- Interactive map of Ezza South
- Ezza South Location within Nigeria
- Country: Nigeria
- State: Ebonyi State
- Capital: Onueke

Area
- • Total: 324 km^{2} (125 sq mi)

Population (2006)
- • Total: 133,625
- • Density: 412/km^{2} (1,070/sq mi)
- Time zone: UTC+1 (WAT)
- Postal code: 482

= Ezza South =

Ezza South is a local government area located in Ebonyi State in south-eastern Nigeria. Its headquarters is Onueke, which also serves as a central town for the Ezza nation as well as the headquarters of Ebonyi Central senatorial zone.

==History==
It was created on October 1, 1996, amongst other local government areas in the then new Ebonyi state by the military government of General Sani Abacha. Ezza South prior to its creation was part of old Ezza Local government area.

==Overview==
The people are predominantly of Igbo stock. They speak Ezza dialect and the central Igbo language.
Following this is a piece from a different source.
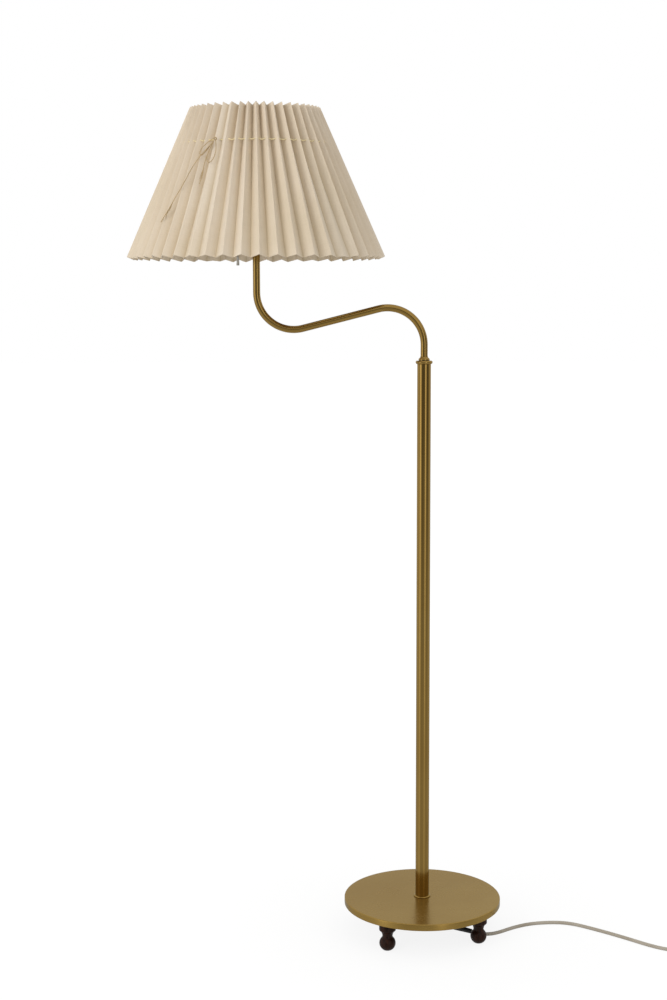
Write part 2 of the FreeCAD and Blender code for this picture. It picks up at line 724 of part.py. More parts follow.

Their major occupations are farming and trading as well as emerging civil servant class.
It has an area of 324 km^{2} and a population of 133,625 at the 2006 census.

The postal code of the area is 482.
==Cimate and geography==
Ezza South LGA spans about 324 square kilometres or 125 square miles and has two main seasons: the dry season and the rainy season. The area has an average temperature of around 27 °C, and its average humidity level is about 69%. Ezza South LGA has an average yearly temperature of about 34 C and gets around 1350 mm of rainfall each year. Like other parts of Ebonyi State, it has two main seasons the rainy season and the dry season.

==Economy==
Most people in Ezza South LGA are farmers. They grow large amounts of rice, yam, cassava, and cocoyam. Trading is also common in the area, and the LGA has several busy markets, such as the Onueke and Ngamgbo Nwele markets, where people buy and sell many different goods and services.